A Thankful Heart. One of the things that missions trips almost always provide—if your eyes are open to it—is perspective. And traveling to a part of the world that is less advantaged than we are will certainly give you perspective. I think about how amazingly easy life is in America—everything from hot running water to washing clothes to getting coffee—we are simply an over-privileged nation. I think about what hardships people here have to go through just to get to church. And that doesn’t even take into consideration the persecutions—both from family and from society—that they have to go through just to attend an evangelical church. And I contrast that with how easy it is for American Christians to justify staying home on a Sunday morning. We really don’t understand the degree to which we make God our servant. I come away from my experiences here in Legaspi with a renewed spirit of thankfulness, one that doesn’t take for granted our privileges and blessings.
A Bigger Picture. One of the things I continually preach in worship is the idea that our corporate worship activity is an entering in to a larger, continuous worship that extends through time and history, place and geography, and spiritually into the heavens. When we worship as a local church, we join other Christians around the world, the saints through history, the angels and the heavenly realms, and ultimately all of creation in glorifying God. More than just a few moments that start and stop on Sunday morning, worship is a continuous and eternal act that we join into. My time here has been bathed in the act of worship, through constant singing, exclamation, teaching, exhortation, training, fellowship, and even eating! Through it all, I have gotten a much bigger picture of who God is, and what He continues to do to advance His Kingdom in the hearts of people. It has been an exciting thing to see firsthand.
When I first got here, I would lead these people in worship and picture my congregation in Folsom worshiping with them. Now, when I lead worship in Folsom, I will picture my Filipino friends singing and raising hands in worship. It’s a beautiful thing.
A Larger Picture of Myself. My cultural heritage has always been something experienced through my childhood—my parents, extended family, and the Filipino Community I grew up with in Salinas.

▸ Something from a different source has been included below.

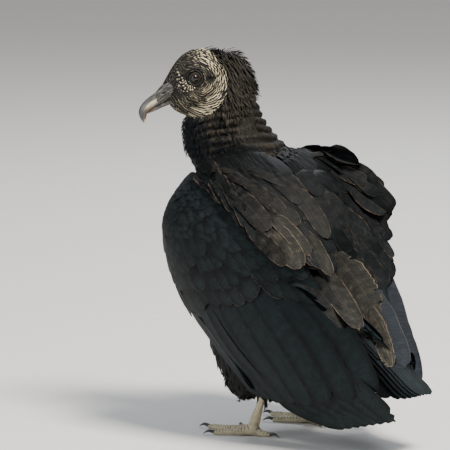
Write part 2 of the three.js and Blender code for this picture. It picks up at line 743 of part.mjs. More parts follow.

But now I have a first-hand understanding of the land of my Father and Mother. I’ve experienced a whole lot of the Philippines in my short time here, and it has given me a greater perspective of where I’ve come from.
Though we will be far apart, I will keep these memories and people in my heart wherever I go.
Neither Red Nor Green: Legaspi is a city of almost 800,000 people, yet there is only one stop light in the whole city, and it’s turned off. Believe me when I say driving around here is more than a ride, it’s an adventure.
Funniest Road Sign: “Piglets for sale.”
New Favorite Food: The best thing I ate in a restaurant here (and I’ve eaten a lot of stuff here) is called “Bicol Express,” a local pork dish with coconut milk and red and green peppers. A bit hot, but amazing over white rice. Yum. [BTW I think I put on 5 pounds easy on this trip.]
Our Schtick: One of the common occurrences traveling with Gregg Evans is that when we go to a restaurant, the waiter will always look at me and begin to speak in Tagalog. I’ll give him a sheepish shrug, and then Gregg will begin ordering for us in fluent Tagalog. Freaks the waiters out.
Mayon Volcano: We took advantage of a relatively unrainy day and took a motor tour around the Mayon Volcano, the primary landmark in this area. Known as the most symmetrically formed volcano in the world, it is a marvel of beauty, so much so that any photos pale in comparison. I don’t have the words to express it’s beauty. And that’s on a cloudy day.
Pili Nuts: One of the delicacies of the region, pili nuts are sugared, coated, salted, and buttered. I think I have a half dozen packages of pili nuts, as well as assorted pili nut souvenirs, to take home with me. Sometimes you feel like a nut…
[Top photo: The BCCL Worship and Arts Class of 2012. Second photo: The wonderful staff at Bicol Center for Christian Leadership. I hope to see them again. Third photo: Gregg shares some coinage with some quite disadvantaged local children during our sightseeing trip around the volcano. Fourth photo: My distant cousin, Tony, and I share a meal in Manila after all the fun of ministry is done. This was my first time to meet him. Bottom photo: A view of the Mayon volcano. Startlingly beautiful, beyond words really, even if you can only see the bottom half.]